16. Safety Supervision:
Often Supervisors have the greatest ability to influence the Safety Ownership of frontline team member. Yet it’s often the level of leadership that receives the least investment. In lean times, this can be the best area of investment – to increase safety coaching and influence skills.
17. Safety Implications of Returning to Work:
We’ve got a large portion of the workforce that hasn’t gone into an office for over a year. As they return to work, there will be lots of safety hazards that they will need to be re-accustomed to. That will require focus for safety leaders to draw back attention to the hazards that exist.
18. Psychological Safety:
To drive Safety impact, team members need to feel Psychologically Safe to speak up and to feel comfortable calling out unsafe work, stopping work or escalating issues. We’re seeing more and more organizations drive the right emphasis and drive meaningful change and set up systems to get input from people that are on the job, doing the job.
19. Learning Environment:
We’re hearing more and more about learning environment. That’s a good trend, we’re going to see more of it in 2021. From safety suggestions, to close calls, to learning from incidents. Additionally, the more involvement and participation from team members, the more the learnings will stick. In a NIOSH study, the participants that were involved in designing their own observation card were 7X more likely to use it than those that were given a great card designed by another group.

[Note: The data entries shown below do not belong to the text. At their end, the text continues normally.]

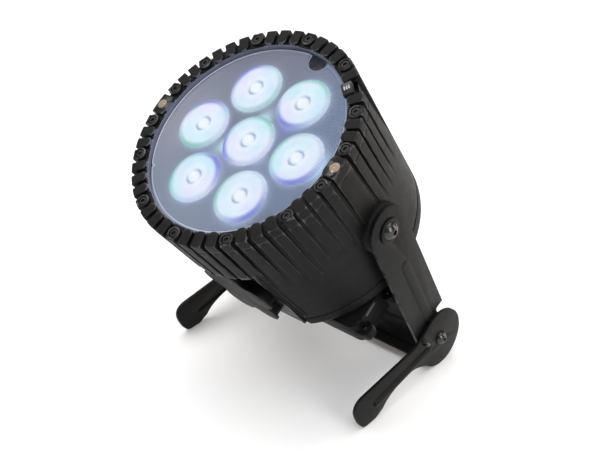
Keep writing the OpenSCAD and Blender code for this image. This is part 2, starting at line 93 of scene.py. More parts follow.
HEAD = (
    Matrix.Translation(JOINTS["head_tilt"]["pos_m"])
    @ Matrix.Rotation(TILT, 4, "X")
    @ Matrix.Translation((0, 0, PIVOT_D * MM))
    @ Matrix.Scale(MM, 4)
)
LEG_PIVOT = Vector(JOINTS["leg_right_fold"]["pos_m"])
YOKE = (
    Matrix.Translation((0, LEG_PIVOT.y, LEG_PIVOT.z))
    @ Matrix.Rotation(LEAN, 4, "X")
    @ Matrix.Scale(MM, 4)
)


def wall_r(depth):
    """Radius of the head's outer wall at a depth behind the rim."""
    return RIM_R - DRAFT * depth


# ---------------------------------------------------------------- materials


MATERIALS = {}


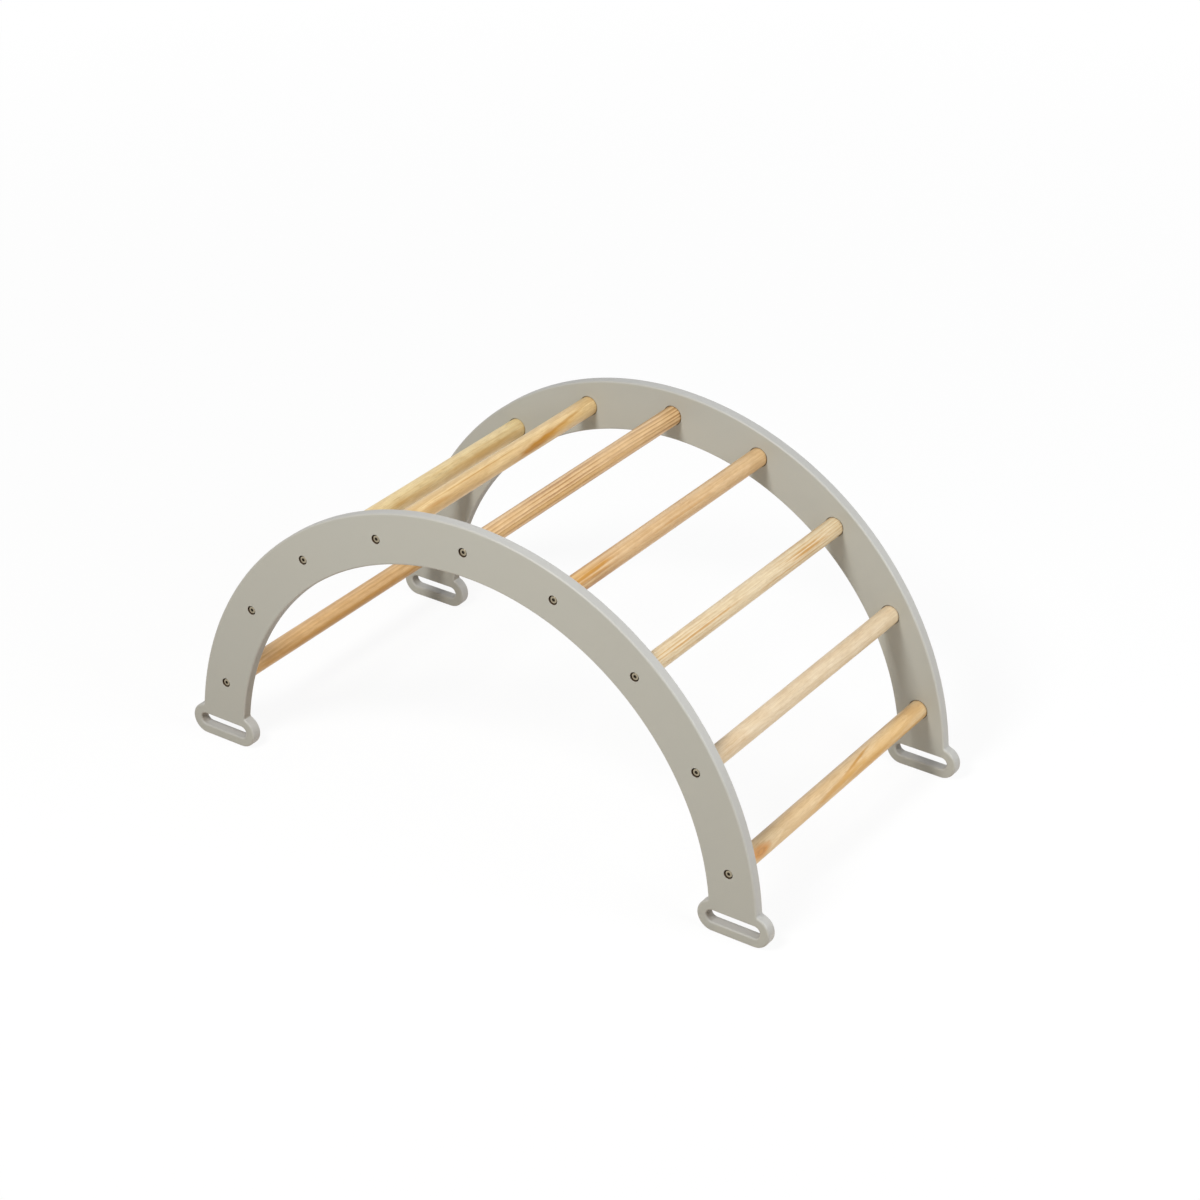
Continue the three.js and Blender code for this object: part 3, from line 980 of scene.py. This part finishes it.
def add_side_fitting(kind, side, number, mesh, material, start):
    """Sets a bolt or an insert on the rung's axis, pointing into the arch from that side."""
    fitting = add_piece(f"{kind}_{side}_{number}", mesh, material)
    centre = rung_centre(number)
    outer_y, inward = outer_faces[f"side_panel_{side}"]
    fitting.location = (centre.x, outer_y + inward * start, centre.y)
    fitting.rotation_euler.z = 0 if inward > 0 else math.pi


bolt = bolt_mesh()
bronze_plate = plated_metal("bronze_plate", BRONZE_COLOR, BRONZE_WORN_COLOR, BRONZE_ROUGHNESS)
head_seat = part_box("bolt_front_1")[0].y + BOLT_HEAD_HEIGHT - outer_faces["side_panel_front"][0]
for side in ("front", "back"):
    for number in RUNG_NUMBERS:
        add_side_fitting("bolt", side, number, bolt, bronze_plate, head_seat)


# The threaded inserts. Each is a zinc-plated steel sleeve with a coarse wood thread outside, screwed
# into the end grain of a rung with a hexagon key, and holds the bolt's thread.
INSERT_RADIUS = 0.005
INSERT_ROOT_RADIUS = 0.0043
INSERT_LENGTH = 0.015
INSERT_PITCH = 0.0025
INSERT_COLLAR = 0.0012
INSERT_KEY_WIDTH = 0.0064
INSERT_KEY_DEPTH = 0.005
INSERT_BORE_RADIUS = 0.0033
INSERT_TIP_BEVEL = 0.001
INSERT_RIM_BEVEL = 0.0002
KEY_RUNOUT = 0.0004
SAME_PLACE = 0.00001
ZINC_COLOR = (0.52, 0.53, 0.54, 1)
ZINC_DULL_COLOR = (0.36, 0.37, 0.38, 1)
ZINC_ROUGHNESS = (0.28, 0.48)


def insert_mesh():
    """From the inner end of the bore out through the key's hexagon and back down the wood thread."""
    thread_end = INSERT_LENGTH - INSERT_TIP_BEVEL
    rings = [
        round_ring(INSERT_BORE_RADIUS, INSERT_LENGTH),
        round_ring(INSERT_BORE_RADIUS, INSERT_KEY_DEPTH + KEY_RUNOUT),
        hexagon_ring(INSERT_KEY_WIDTH, INSERT_KEY_DEPTH),
        hexagon_ring(INSERT_KEY_WIDTH, 0),
        round_ring(INSERT_RADIUS - INSERT_RIM_BEVEL, 0),
        round_ring(INSERT_RADIUS, INSERT_RIM_BEVEL),
        round_ring(INSERT_RADIUS, INSERT_COLLAR),
    ]
    rings += thread_rings(INSERT_COLLAR, thread_end, INSERT_ROOT_RADIUS, INSERT_RADIUS, INSERT_PITCH)
    rings.append(round_ring(INSERT_RADIUS - INSERT_TIP_BEVEL, INSERT_LENGTH))
    rings.append(rings[0])
    bm = bmesh.new()
    skin_rings(bm, rings)
    bmesh.ops.remove_doubles(bm, verts=bm.verts, dist=SAME_PLACE)
    return finish_mesh(bm, "threaded_insert")


insert = insert_mesh()
zinc_plate = plated_metal("zinc_plate", ZINC_COLOR, ZINC_DULL_COLOR, ZINC_ROUGHNESS)
insert_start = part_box("threaded_insert_front_1")[0].y - outer_faces["side_panel_front"][0]
for side in ("front", "back"):
    for number in RUNG_NUMBERS:
        add_side_fitting(
            "threaded_insert", side, number, insert, zinc_plate, insert_start
        )
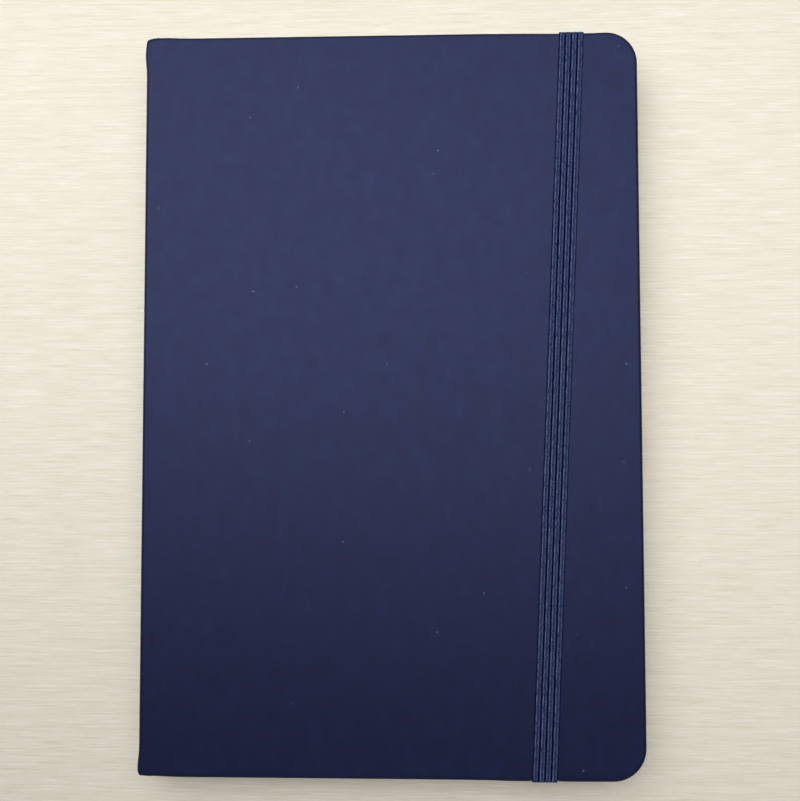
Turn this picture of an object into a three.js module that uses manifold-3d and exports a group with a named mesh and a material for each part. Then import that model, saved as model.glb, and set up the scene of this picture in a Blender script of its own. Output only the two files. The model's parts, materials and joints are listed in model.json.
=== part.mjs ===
// A hardcover pilot logbook: a navy case with rounded fore-edge corners, a sewn block of signatures,
// and an elastic band that holds it shut.
//
// Millimetres. The origin is the middle of the back cover's outer face.
// +X runs from the spine to the fore-edge, +Y from the tail to the head,
// and +Z from the back cover to the front cover.

import * as THREE from "three";
import { mergeVertices } from "three/addons/utils/BufferGeometryUtils.js";
import Module from "manifold-3d";

const wasm = await Module();
wasm.setup();

// ---------- Driving dimensions ----------

// The closed book.
const coverWidth = 142.7;
const coverHeight = 213;
const bookThickness = 17;
const foreCornerRadius = 9.3;
const spineCornerRadius = 2.5;
const edgeRadius = 0.8;

// The case: a covering skin turned in over boards, with a stiff strip in the spine.
const skinThickness = 0.5;
const turnInThickness = 0.4;
const turnInWidth = 15;
const boardThickness = 1.8;
const boardFromFold = 4.2;
const stripFromFold = 3.4;
const stripThickness = 1.2;
const glueFilm = 0.05;
const foldGap = 0.15;

// The endpapers and the sewn block.
const endpaperThickness = 0.15;
const square = 3;
const blockFromSpine = 2.8;
const signatureCount = 11;
const leavesPerSignature = 8;
const leafThickness = 0.11;
const threadDiameter = 0.3;
const threadMargin = 12;
const threadFromFold = 0.4;

// The lining and the bands on the block's spine.
const liningThickness = 0.3;
const bandTongue = 13;
const bandBeadDiameter = 1.5;

// The elastic: a flat ribbed strap that leans towards the spine at the tail.
const strapWidth = 7;
const strapThickness = 0.5;
const strapRibs = 4;
const grooveDepth = 0.2;
const grooveWidth = 0.35;
const strapClearance = 0.05;
const strapFromForeEdgeAtHead = 18.8;
const strapFromForeEdgeAtTail = 28.4;
const tabLength = 14;
const tabClearance = 0.15;

// ---------- Places worked out from them ----------

const spineX = -coverWidth / 2;
const foreEdgeX = coverWidth / 2;
const headY = coverHeight / 2;

const boardLow = skinThickness + glueFilm;
const boardHigh = boardLow + boardThickness;
const turnInLow = boardHigh + glueFilm;
const turnInHigh = turnInLow + turnInThickness;
const pastedownLow = turnInHigh + glueFilm;
const pastedownHigh = pastedownLow + endpaperThickness;
const flyleafLow = pastedownHigh + glueFilm;
const flyleafHigh = flyleafLow + endpaperThickness;
const blockLow = flyleafHigh + glueFilm;

const spineStripInner = spineX + boardLow + stripThickness;
const spineTurnInInner = spineStripInner + glueFilm + turnInThickness;
const blockX = spineX + blockFromSpine;
const blockForeX = foreEdgeX - square;
const blockHeadY = headY - square;
const middleZ = bookThickness / 2;

const signaturePitch = (bookThickness - 2 * blockLow) / signatureCount;
const signatureThickness = leavesPerSignature * leafThickness;
const middleSignature = (signatureCount + 1) / 2;

const strapHeadX = foreEdgeX - strapFromForeEdgeAtHead;
const strapTailX = foreEdgeX - strapFromForeEdgeAtTail;
const strapBottomZ = bookThickness + strapClearance;
const strapInnerY = headY + strapClearance;
const strapOuterY = strapInnerY + strapThickness;
const tabHigh = turnInHigh;
const tabLow = tabHigh - strapThickness;

// How far a cutting solid runs past what it cuts.
const past = 2;

// How finely the round shapes are drawn.
const cornerSteps = 8;
const easingSteps = 3;
const foldSteps = 6;
const threadSides = 6;
const beadSides = 10;
const snapGrid = 0.001;

// ---------- Materials ----------

function material(color, roughness) {
  return new THREE.MeshStandardMaterial({ color, roughness, metalness: 0 });
}

const navySkin = material(0x2b3156, 0.5);
const greyBoard = material(0x8d8a82, 0.9);
const endPaper = material(0xe9e3d2, 0.8);
const pagePaper = material(0xf3eedf, 0.85);
const linenThread = material(0xf5f2e8, 0.7);
const liningCloth = material(0xd8d3c4, 0.9);
const bandCloth = material(0x39427a, 0.7);
const elasticKnit = material(0x2f3a72, 0.75);

// ---------- Solids ----------

// Corners are snapped to a fine grid, so that faces drawn in one plane lie exactly in it.
function solidOf(geometry) {
  const bare = geometry.clone();
  bare.deleteAttribute("normal");
  bare.deleteAttribute("uv");
  const places = bare.attributes.position.array;
  places.forEach((value, index) => {
    places[index] = Math.round(value / snapGrid) * snapGrid;
  });
  const merged = mergeVertices(bare, snapGrid / 10);
  const mesh = new wasm.Mesh({
    numProp: 3,
    vertProperties: new Float32Array(merged.attributes.position.array),
    triVerts: new Uint32Array(merged.index.array),
  });
  return new wasm.Manifold(mesh);
}

function geometryOf(solid) {
  const mesh = solid.getMesh();
  const indexed = new THREE.BufferGeometry();
  indexed.setAttribute("position", new THREE.BufferAttribute(mesh.vertProperties, 3));
  indexed.setIndex(new THREE.BufferAttribute(mesh.triVerts, 1));
  const geometry = indexed.toNonIndexed();
  geometry.computeVertexNormals();
  return geometry;
}

// A box between two corners.
function block([x0, x1], [y0, y1], [z0, z1]) {
  const geometry = new THREE.BoxGeometry(x1 - x0, y1 - y0, z1 - z0);
  geometry.translate((x0 + x1) / 2, (y0 + y1) / 2, (z0 + z1) / 2);
  return solidOf(geometry);
}

// A plan outline about the X axis, with one radius at the fore-edge corners and one at the spine corners.
function planOutline(x0, x1, halfHeight, foreRadius, spineRadius) {
  const outline = new THREE.Shape();
  const quarter = Math.PI / 2;
  outline.moveTo(x0 + spineRadius, -halfHeight);
  outline.lineTo(x1 - foreRadius, -halfHeight);
  outline.absarc(x1 - foreRadius, -halfHeight + foreRadius, foreRadius, -quarter, 0);
  outline.lineTo(x1, halfHeight - foreRadius);
  outline.absarc(x1 - foreRadius, halfHeight - foreRadius, foreRadius, 0, quarter);
  outline.lineTo(x0 + spineRadius, halfHeight);
  if (spineRadius > 0) {
    outline.absarc(x0 + spineRadius, halfHeight - spineRadius, spineRadius, quarter, 2 * quarter);
    outline.lineTo(x0, -halfHeight + spineRadius);
    outline.absarc(x0 + spineRadius, -halfHeight + spineRadius, spineRadius, 2 * quarter, 3 * quarter);
  } else {
    outline.lineTo(x0, -halfHeight);
  }
  return outline;
}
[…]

20. Emphasis on Brain Science:
We’re learning more and more about how the brain works. We know about our capacity to process seven units of information at a time. We’re learning about some biases that get us in trouble like the fundamental attribution error (if I make a mistake, I blame the environment; if someone else makes one, I blame them). That’s problematic with injuries because if I get hurt, I’m more likely to look elsewhere for blame and if I am a leader, I’m more likely to blame the employee. Another example is Confirmation Bias, which can get us into trouble because we’re not always open to new ideas and new thinking. Focusing on an understanding of how our brain works allows us to get rid of some of those biases and increase impact.
21. Health & Safety is More Important than Ever – Make it Count:
In 2020, Safety Leaders became essential to help keep businesses open. In most organizations, Safety has gained significantly in terms of executive access. It’s a unique opportunity to capitalize and influence the strategy for the years to come – presenting a balanced view of improving Safe Production.